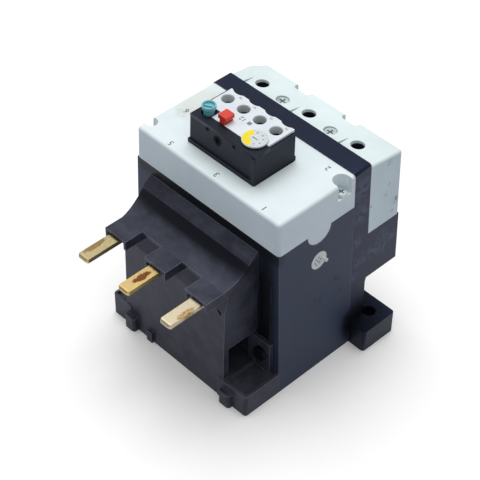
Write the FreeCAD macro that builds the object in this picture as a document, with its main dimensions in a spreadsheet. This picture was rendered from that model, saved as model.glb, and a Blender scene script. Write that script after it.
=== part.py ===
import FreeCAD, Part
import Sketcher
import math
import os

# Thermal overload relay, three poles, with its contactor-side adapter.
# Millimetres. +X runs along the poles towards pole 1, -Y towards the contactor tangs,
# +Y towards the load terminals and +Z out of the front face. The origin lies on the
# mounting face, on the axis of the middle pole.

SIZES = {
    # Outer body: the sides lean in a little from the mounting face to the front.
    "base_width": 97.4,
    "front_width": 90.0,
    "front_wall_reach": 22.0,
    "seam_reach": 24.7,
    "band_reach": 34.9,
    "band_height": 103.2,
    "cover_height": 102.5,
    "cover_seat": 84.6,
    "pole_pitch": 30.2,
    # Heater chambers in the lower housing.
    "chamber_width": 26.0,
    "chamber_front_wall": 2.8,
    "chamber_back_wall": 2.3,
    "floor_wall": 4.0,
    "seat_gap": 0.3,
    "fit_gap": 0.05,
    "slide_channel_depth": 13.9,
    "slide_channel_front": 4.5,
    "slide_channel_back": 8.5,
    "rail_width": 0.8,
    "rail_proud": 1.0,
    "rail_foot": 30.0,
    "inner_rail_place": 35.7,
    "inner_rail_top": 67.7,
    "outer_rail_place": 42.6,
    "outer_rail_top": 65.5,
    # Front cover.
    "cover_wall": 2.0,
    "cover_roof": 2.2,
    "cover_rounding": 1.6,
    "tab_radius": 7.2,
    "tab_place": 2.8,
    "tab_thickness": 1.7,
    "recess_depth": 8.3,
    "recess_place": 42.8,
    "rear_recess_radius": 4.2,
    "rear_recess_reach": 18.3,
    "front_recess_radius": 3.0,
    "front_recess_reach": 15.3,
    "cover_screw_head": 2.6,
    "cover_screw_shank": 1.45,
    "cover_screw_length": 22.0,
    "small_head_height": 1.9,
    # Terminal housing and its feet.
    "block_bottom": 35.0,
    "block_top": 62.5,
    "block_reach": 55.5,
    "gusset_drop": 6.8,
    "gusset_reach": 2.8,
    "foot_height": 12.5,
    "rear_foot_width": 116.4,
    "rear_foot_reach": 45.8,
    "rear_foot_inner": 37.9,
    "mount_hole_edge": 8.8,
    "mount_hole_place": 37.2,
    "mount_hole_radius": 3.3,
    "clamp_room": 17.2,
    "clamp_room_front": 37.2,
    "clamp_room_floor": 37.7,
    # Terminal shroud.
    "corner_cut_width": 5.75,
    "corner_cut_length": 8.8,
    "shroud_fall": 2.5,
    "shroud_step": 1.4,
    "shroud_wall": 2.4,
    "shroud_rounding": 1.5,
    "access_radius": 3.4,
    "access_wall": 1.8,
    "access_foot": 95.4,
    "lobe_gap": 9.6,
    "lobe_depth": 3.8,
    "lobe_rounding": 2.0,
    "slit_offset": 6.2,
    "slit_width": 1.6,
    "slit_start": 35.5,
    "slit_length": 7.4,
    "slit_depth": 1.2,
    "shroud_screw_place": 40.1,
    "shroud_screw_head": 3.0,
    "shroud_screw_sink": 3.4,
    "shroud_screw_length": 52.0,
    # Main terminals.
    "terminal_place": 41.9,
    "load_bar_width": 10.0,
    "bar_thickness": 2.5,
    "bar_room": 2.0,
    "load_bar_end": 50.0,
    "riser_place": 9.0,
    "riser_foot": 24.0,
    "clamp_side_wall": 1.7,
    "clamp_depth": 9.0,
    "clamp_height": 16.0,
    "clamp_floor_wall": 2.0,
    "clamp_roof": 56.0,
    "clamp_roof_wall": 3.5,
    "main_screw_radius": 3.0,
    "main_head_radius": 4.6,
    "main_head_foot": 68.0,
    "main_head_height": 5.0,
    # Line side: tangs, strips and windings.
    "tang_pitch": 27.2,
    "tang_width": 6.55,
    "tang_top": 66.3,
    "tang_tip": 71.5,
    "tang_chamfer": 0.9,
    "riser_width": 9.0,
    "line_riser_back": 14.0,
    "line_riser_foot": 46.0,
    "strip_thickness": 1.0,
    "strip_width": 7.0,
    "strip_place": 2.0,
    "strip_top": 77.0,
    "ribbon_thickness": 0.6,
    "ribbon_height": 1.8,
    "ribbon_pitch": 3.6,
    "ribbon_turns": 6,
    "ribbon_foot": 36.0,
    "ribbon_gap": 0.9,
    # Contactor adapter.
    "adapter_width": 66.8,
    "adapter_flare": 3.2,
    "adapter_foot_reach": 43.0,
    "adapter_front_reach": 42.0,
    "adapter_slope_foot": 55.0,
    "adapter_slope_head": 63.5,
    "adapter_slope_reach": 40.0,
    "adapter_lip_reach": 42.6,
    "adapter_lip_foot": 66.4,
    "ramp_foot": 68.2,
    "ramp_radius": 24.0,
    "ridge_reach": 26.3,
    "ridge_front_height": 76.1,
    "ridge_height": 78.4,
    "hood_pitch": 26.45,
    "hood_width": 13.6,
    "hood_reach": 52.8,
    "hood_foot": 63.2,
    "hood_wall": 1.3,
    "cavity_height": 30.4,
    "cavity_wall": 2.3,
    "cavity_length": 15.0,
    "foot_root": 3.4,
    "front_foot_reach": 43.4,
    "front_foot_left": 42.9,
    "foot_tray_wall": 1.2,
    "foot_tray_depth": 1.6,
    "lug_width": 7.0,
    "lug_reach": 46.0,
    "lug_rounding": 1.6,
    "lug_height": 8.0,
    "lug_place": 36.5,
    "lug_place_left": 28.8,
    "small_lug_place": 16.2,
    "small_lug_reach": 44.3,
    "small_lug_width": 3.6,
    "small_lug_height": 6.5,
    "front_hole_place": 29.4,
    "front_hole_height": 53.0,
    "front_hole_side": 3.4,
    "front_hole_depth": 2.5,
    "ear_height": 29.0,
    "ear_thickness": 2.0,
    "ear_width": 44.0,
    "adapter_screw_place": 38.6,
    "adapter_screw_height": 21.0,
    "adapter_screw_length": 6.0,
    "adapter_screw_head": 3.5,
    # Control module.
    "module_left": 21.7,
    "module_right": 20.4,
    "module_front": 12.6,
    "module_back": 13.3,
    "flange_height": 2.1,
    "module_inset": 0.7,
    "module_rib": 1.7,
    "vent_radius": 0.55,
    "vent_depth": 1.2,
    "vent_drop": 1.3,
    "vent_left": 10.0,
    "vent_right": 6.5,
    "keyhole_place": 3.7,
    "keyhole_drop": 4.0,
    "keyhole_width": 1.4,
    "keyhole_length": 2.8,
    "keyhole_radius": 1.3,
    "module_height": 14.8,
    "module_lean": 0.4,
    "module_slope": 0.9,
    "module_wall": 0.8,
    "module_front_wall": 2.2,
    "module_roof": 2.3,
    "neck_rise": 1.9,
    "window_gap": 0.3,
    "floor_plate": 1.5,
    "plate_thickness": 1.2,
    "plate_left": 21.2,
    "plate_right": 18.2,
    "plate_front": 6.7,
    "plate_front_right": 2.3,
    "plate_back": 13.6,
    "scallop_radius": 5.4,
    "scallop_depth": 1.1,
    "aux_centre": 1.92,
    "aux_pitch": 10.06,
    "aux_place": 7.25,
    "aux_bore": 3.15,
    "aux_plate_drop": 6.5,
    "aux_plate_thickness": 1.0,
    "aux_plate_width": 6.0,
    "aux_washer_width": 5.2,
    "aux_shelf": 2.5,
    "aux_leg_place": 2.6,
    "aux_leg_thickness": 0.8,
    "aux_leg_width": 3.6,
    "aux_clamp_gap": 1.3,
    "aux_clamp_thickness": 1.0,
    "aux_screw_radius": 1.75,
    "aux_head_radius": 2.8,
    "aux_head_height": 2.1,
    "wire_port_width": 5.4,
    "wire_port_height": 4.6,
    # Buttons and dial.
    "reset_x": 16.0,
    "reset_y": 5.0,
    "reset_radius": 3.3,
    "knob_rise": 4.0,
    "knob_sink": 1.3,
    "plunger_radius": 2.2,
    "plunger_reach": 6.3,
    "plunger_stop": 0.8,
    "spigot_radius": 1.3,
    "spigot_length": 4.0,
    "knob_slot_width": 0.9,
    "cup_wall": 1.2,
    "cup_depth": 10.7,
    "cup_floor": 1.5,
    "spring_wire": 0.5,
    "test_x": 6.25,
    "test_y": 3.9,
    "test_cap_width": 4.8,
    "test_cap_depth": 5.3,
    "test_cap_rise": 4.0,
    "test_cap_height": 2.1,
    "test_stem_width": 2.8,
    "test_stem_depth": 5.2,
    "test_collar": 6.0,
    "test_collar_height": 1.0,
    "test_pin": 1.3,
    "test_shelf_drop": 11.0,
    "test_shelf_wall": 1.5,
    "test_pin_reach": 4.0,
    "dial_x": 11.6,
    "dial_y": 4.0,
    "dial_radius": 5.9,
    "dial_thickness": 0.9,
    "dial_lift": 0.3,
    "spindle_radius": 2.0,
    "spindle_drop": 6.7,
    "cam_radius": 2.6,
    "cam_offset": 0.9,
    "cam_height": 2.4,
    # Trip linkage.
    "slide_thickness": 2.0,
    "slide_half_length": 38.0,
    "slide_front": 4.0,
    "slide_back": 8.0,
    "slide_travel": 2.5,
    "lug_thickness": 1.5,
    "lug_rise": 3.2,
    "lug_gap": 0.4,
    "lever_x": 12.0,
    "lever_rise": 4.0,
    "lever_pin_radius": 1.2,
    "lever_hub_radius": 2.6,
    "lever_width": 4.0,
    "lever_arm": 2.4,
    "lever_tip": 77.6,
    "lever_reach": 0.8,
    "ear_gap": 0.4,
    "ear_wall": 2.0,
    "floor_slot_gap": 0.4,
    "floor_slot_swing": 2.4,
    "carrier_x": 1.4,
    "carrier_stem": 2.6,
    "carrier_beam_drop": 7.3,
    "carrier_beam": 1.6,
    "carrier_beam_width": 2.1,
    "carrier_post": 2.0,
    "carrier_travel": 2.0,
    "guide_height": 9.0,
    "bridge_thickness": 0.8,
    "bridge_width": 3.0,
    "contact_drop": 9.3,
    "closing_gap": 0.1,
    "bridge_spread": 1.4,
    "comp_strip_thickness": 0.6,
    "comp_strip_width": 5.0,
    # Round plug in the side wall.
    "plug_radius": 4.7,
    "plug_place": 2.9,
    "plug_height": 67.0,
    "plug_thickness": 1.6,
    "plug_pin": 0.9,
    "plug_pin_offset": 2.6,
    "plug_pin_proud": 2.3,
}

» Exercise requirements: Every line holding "with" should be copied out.

» Correct output:
Write the FreeCAD macro that builds the object in this picture as a document, with its main dimensions in a spreadsheet. This picture was rendered from that model, saved as model.glb, and a Blender scene script. Write that script after it.
# Thermal overload relay, three poles, with its contactor-side adapter.